Une ordonnance et encore moins un décret ne peuvent pas non plus modifier la Constitution. Il y a deux modes de révision de la Constitution. La révision par l’Assemblée nationale par un vote à la majorité de 2/3 ou bien la révision par référendum.
Dans son acharnement à s’attribuer les prérogatives de la CENI, le chef du gouvernement n’a pas pensé au titre XII de la Constitution consacrant la CENI comme une institution républicaine. La CENI est chargée « de l’établissement et la mise à jour du fichier électoral, de l’organisation du déroulement et de la supervision des opérations de vote. Elle proclame les résultats ». (art 132). Si la révision de Jean Marie était passée, il y aurait eu une confusion avec l’article 132 de la Constitution surtout sur la gestion du fichier électoral.

En projetant de réviser la Constitution et le Code électoral dans ces conditions le PM viole l’esprit de la disposition qui fait de lui le responsable de la promotion du dialogue social et de l’application des accords avec les partenaires sociaux et les partis politiques (art 58 de la Constitution).

Curieusement, pendant que Jean Marie Doré tente de délester la CENI de ses compétences, un membre et le Président de cette institution sont poursuivis devant une juridiction sans que ne fut levée leur immunité qui veut que les membres de la CENI ne soient pas passibles de poursuite sauf en cas de flagrant délit et après l’accord des membres de la CENI. En réalité cette poursuite judiciaire ne concerne qu’un membre car Ben Sekou Sylla s’est provisoirement retiré et a transféré sa charge de Président à un autre membre.
 
Pour ceux qui seraient tentés de modifier unilatéralement la CENI, ils doivent savoir que conformément à la Constitution « c’est une loi organique qui détermine la composition, l’organisation et le fonctionnement de la Commission ». Eh bien, là non plus l’ordonnance et le décret ne passeront pas

Si les acteurs guinéens sont incapables d’organiser le second tour, il y a toujours l’option de confier le scrutin à l’ONU.

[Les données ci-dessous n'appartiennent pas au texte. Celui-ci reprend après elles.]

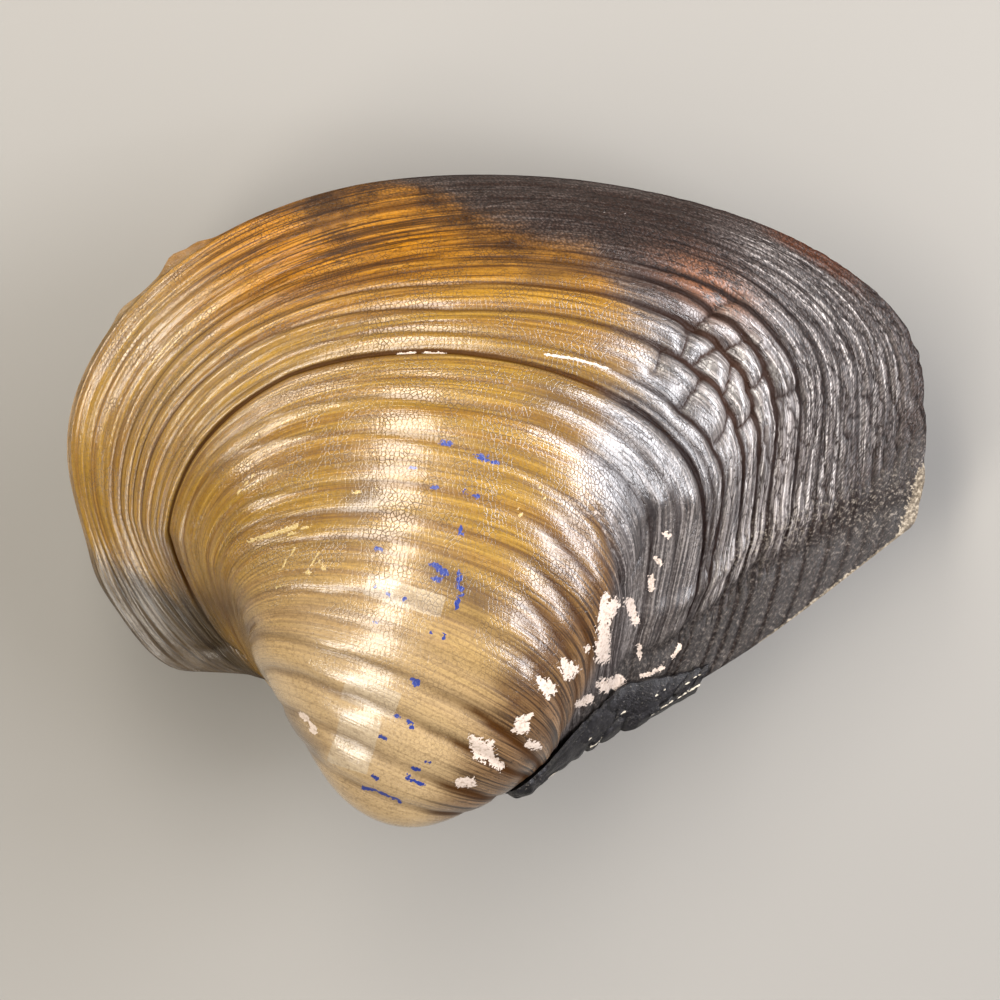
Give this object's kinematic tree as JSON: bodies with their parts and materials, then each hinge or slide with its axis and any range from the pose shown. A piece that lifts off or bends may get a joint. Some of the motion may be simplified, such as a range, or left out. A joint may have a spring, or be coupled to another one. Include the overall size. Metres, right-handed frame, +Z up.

C’est tout de même dommage que le CNT n’ait jamais exercé un contrôle de l’action du gouvernement comme le lui autorise la loi. Il pourrait demander des explications au PM et à l’équipe qui a concocté cette aberration juridique. D’autant que le gouvernement n’a jamais été interrogé sur les conclusions de contrats miniers aux enjeux économiques énormes mettant en jeu des milliards de dollars qu’il a conclus avec des sociétés comme Hyperdynamics , la joint venture entre Vale et la BSGR et celle de Rio Tinto et Chinalco etc. L’argent est le nerf de la guerre. Laisser le gouvernement gérer seul de telles sommes sans exercer de contrôle sur lui contribue à lui donner la grosse tête. Et comme l’appétit vient en mangeant, JMD est gloutonnement vorace. Par conséquent il est prêt à tout pour se cramponner à son juteux poste. Toute personne qui a du pouvoir sans contrôle est tentée d’en abuser.